Fig.2 - Stationary series
Given a generic series, how do we try getting to that? First we check that data is complete and credible. There should be no missing values in the series and no dubious outliers. In case, there are techniques to mend the series, whose description unfortunately does not fit into this article. Then, we assume that the series derives from the combination of four components added to a baseline mean value as that of Fig.1:
- a trend component, often assumed to be linear, but it could be an higher order polynomial, or exponential, or whatever;
- a seasonality component, should there be any;
- a cyclic component, typically related to economic cycles;
- a random component, to account for our ignorance, which is itself stationary;
This model accounts for the following. A series with just a (linear) trend looks like this:

Fig.3 - Series with a trend
Adding seasonality we get something like this:

Fig.4 - Series with trend and seasonality
Should there be any cyclic effect the result could be this:

Fig.5 - Series with trend, seasonality and cyclicity
And the full model, including randomness, could become this:

Fig.5 - Series, the full model
Now, given the data, if we could de-randomize it, de-seasonalize it, de-trend it and remove the cycle effect (de-cyclify?) we would be left with the simple series of Figure 1. This is what data preprocessing aims to do. I will show it on one example, which is *the* time series, the one used by Box and Jenkins presenting their eponymous method [3]. The series describes monthly totals of the international airline passengers for the period between January 1949 and December 1960. These data are available from so many sites on the net, here is the one I will use, in json format. The series looks as follows.
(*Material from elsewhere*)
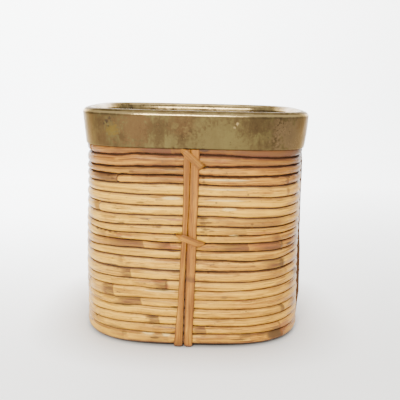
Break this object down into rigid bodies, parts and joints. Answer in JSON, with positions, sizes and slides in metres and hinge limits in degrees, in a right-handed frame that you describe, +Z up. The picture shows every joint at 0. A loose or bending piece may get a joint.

Fig.6 - Airline passengers series
The series is made of 144 values, but I will not use them all. At least not for forecasting. A number of the last values will be set apart, and I will assess the quality of the forecast by trying to generate them (without having previously seen them, obviously) and by comparing the forecast and the actual data. How many values are to be set apart? I will take the 12 last values, for reasons that will be apparent in the following. Therefore, the historic 132 data of the series will be stored in an array (named tSeries
in the code), and the last 12 ones in another array (named checkSeries
in the code).
Preprocessing
Since this series has no missing value and no outlier, the objective of this phase is to make data more amenable to algorithmic intelligence, without tampering with the data content. Two elements are worth being noticed: the trend is clearly nonlinear and the elongations of the seasonality effect increase dramatically over time. Moreover, there is no cyclic effect to speak of (it's before 2008, right?).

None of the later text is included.